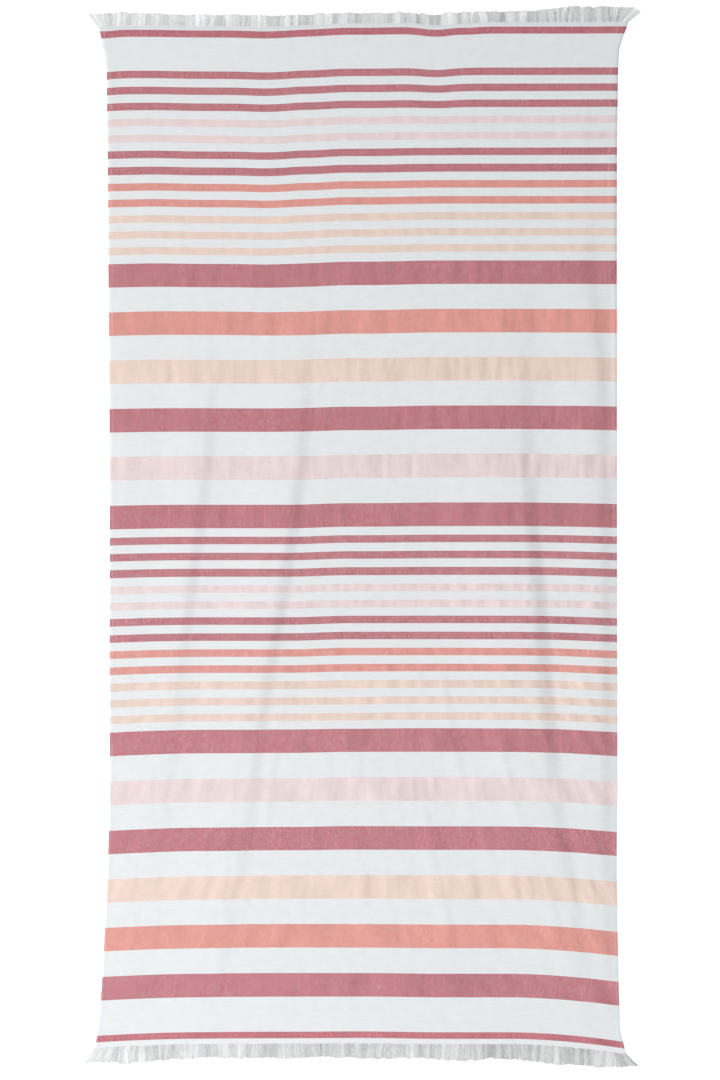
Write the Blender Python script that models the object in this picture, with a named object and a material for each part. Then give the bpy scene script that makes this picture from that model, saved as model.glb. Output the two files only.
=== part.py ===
"""A hammam towel of flat-woven striped cotton, laid out flat with its warp ends left as fringes.

The towel lies on the XY plane, in metres: +X runs to its right, +Y to its top fringe and +Z up.
Its pieces are the cloth, with both side hems turned on it, and a fringe at each end, whose locks
grow out of a narrow header that lies against the end of the cloth.

A place on the cloth is given by u, where its warp thread crosses the middle of the towel, and v,
its distance along the towel from the middle. The threads fan out towards the ends.
"""

import math
import random

import bmesh
import bpy
import numpy as np
from mathutils import Vector

# Driving dimensions
CLOTH_LENGTH = 1.7315       # between the two headers, along the middle
CLOTH_THICKNESS = 0.0015
HEM_WIDTH = 0.0075          # the turned hem along each side
HEM_THICKNESS = 0.0024
HEM_STEP = 0.0008           # the slope down from the hem to the single cloth
HEADER_DEPTH = 0.0030       # the strip that the fringe's locks grow from
HEADER_GAP = 0.0003
LOCKS_PER_END = 100
LOCK_SHARE = 0.66           # of the pitch between two locks, at their roots
LOCK_LENGTH_SPREAD = 0.14   # as a share of the length, either way
LOCK_LEAN_SPREAD = math.radians(6)
FRINGE_SEED = 7

HALF_LENGTH = CLOTH_LENGTH / 2

# Where the side edges lie: v, then x of the left and the right edge
EDGES = (
    (0.8657, -0.4556, 0.4522),
    (0.8555, -0.4505, 0.4471),
    (0.8402, -0.4480, 0.4403),
    (0.8232, -0.4437, 0.4357),
    (0.7977, -0.4403, 0.4335),
    (0.7382, -0.4378, 0.4327),
    (0.4660, -0.4344, 0.4327),
    (0.1010, -0.4327, 0.4310),
    (-0.5540, -0.4327, 0.4310),
    (-0.6900, -0.4420, 0.4335),
    (-0.7920, -0.4463, 0.4361),
    (-0.8340, -0.4475, 0.4395),
    (-0.8500, -0.4531, 0.4454),
    (-0.8657, -0.4582, 0.4488),
)

# The soft folds. Each runs along a line, given by its x at each of these v, and has a height there.
# The cloth rises to the fold's crest from its left over "rise", then drops to its right over "fall".
FOLD_ROWS = (0.866, 0.500, 0.313, 0.101, -0.095, -0.299, -0.503, -0.681, -0.866)
FOLDS = {
    "outer_left": {
        "line": (-0.254, -0.254, -0.256, -0.266, -0.292, -0.314, -0.337, -0.366, -0.387),
        "height": (0, 0, 0.0006, 0.0032, 0.0032, 0.0016, 0.0006, 0, 0),
        "rise": 0.075,
        "fall": 0.026,
    },
    "inner_left": {
        "line": (-0.098, -0.095, -0.094, -0.108, -0.135, -0.169, -0.195, -0.232, -0.270),
        "height": (0, 0, 0.0010, 0.0042, 0.0046, 0.0042, 0.0030, 0.0020, 0),
        "rise": 0.110,
        "fall": 0.028,
    },
    "middle": {
        "line": (0.008, 0.008, 0.009, 0.009, 0.004, -0.004, -0.011, -0.013, -0.013),
        "height": (0, 0, 0, 0, 0, 0, 0, 0, 0),
        "rise": 0.050,
        "fall": 0.050,
    },
    "right": {
        "line": (0.283, 0.280, 0.278, 0.281, 0.297, 0.314, 0.337, 0.369, 0.384),
        "height": (0, 0, 0.0014, 0.0052, 0.0066, 0.0066, 0.0042, 0.0024, 0),
        "rise": 0.170,
        "fall": 0.034,
    },
    "right_edge": {
        "line": (0.400, 0.385, 0.402, 0.411, 0.415, 0.415, 0.415, 0.419, 0.430),
        "height": (0, 0.0012, 0.0036, 0.0036, 0.0036, 0.0036, 0.0032, 0.0022, 0),
        "rise": 0.085,
        "fall": 0.028,
    },
}
MIDDLE_ROW = 3              # the one of FOLD_ROWS that u is read at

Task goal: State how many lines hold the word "that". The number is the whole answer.

Output below: 4